>> Start GIVEN MATERIAL

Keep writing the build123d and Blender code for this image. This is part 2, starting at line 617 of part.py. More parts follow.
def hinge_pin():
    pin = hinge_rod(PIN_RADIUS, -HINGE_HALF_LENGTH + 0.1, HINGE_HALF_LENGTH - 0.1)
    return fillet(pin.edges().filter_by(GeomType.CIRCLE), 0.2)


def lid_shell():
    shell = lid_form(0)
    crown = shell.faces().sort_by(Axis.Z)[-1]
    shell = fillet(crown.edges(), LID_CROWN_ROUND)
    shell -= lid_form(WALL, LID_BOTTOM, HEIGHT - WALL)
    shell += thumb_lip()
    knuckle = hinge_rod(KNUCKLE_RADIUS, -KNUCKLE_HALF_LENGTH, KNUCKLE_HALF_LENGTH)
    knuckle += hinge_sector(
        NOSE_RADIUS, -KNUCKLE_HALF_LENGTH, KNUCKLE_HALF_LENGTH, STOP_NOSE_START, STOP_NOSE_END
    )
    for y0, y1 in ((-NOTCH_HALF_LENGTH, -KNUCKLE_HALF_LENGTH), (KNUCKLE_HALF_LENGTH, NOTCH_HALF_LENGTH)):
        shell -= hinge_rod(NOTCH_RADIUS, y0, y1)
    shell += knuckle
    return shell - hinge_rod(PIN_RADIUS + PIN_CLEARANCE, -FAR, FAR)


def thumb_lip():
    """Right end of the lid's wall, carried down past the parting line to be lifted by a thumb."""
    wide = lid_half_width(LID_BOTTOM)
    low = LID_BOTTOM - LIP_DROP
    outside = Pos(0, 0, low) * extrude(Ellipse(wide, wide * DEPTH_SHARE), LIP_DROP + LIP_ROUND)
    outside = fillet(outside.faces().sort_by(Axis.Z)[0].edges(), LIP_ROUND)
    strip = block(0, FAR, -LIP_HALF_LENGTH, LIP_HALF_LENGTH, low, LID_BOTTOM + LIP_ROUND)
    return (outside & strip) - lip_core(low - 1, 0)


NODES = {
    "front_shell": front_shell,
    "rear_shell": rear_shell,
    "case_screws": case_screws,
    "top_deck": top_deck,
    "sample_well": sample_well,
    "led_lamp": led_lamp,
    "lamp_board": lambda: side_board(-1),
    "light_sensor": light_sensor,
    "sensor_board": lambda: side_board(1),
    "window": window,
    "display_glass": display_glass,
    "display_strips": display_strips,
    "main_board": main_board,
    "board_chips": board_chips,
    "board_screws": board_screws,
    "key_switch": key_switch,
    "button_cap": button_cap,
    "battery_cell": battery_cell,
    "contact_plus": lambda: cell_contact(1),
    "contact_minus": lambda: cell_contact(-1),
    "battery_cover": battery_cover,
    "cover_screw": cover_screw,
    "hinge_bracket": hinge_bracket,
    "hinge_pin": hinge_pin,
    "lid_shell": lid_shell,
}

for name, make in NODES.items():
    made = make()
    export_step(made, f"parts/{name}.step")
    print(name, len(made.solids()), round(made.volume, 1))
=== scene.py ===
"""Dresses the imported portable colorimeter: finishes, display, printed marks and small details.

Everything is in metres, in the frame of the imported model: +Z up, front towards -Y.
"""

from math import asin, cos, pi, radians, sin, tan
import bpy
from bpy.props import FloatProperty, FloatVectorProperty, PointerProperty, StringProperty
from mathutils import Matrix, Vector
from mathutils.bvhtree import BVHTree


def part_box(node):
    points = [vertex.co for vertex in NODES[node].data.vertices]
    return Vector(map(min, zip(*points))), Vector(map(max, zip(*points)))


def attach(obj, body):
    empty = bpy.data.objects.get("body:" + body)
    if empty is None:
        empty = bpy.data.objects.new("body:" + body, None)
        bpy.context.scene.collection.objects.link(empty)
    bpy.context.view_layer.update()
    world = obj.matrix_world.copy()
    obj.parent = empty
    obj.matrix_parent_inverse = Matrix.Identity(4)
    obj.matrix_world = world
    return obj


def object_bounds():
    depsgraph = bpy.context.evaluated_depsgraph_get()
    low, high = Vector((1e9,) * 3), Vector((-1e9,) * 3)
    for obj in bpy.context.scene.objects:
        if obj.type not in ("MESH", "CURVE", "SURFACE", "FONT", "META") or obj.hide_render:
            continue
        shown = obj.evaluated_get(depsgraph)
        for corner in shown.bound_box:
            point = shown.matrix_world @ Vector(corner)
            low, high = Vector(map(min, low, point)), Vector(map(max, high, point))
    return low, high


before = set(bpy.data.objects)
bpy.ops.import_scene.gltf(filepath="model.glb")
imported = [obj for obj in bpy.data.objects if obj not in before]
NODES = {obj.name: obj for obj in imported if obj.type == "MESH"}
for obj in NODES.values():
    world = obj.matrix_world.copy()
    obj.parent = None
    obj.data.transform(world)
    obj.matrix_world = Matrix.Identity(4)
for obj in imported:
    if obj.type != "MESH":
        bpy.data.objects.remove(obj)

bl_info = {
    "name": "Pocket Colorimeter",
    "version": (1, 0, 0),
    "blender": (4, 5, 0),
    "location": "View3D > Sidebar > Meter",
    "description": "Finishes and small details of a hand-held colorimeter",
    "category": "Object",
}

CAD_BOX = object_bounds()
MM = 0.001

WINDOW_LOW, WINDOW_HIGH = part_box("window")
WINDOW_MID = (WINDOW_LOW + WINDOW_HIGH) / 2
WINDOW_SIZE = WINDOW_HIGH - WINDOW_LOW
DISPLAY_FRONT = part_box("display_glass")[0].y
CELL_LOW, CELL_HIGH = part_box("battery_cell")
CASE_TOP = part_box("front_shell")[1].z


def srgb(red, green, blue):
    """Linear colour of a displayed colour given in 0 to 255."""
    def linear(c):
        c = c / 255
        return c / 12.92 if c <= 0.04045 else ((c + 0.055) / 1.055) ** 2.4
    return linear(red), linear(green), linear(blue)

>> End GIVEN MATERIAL

SHORT PROBLEM:
Transcribe the lines beginning at the one that contains "for name, make" and ending at the one that contains "zip(*points))), Vector(map(max, zip(*points)))", with nothing added or left out.

ANSWER TO THIS EXERCISE:
for name, make in NODES.items():
    made = make()
    export_step(made, f"parts/{name}.step")
    print(name, len(made.solids()), round(made.volume, 1))
=== scene.py ===
"""Dresses the imported portable colorimeter: finishes, display, printed marks and small details.

Everything is in metres, in the frame of the imported model: +Z up, front towards -Y.
"""

from math import asin, cos, pi, radians, sin, tan
import bpy
from bpy.props import FloatProperty, FloatVectorProperty, PointerProperty, StringProperty
from mathutils import Matrix, Vector
from mathutils.bvhtree import BVHTree


def part_box(node):
    points = [vertex.co for vertex in NODES[node].data.vertices]
    return Vector(map(min, zip(*points))), Vector(map(max, zip(*points)))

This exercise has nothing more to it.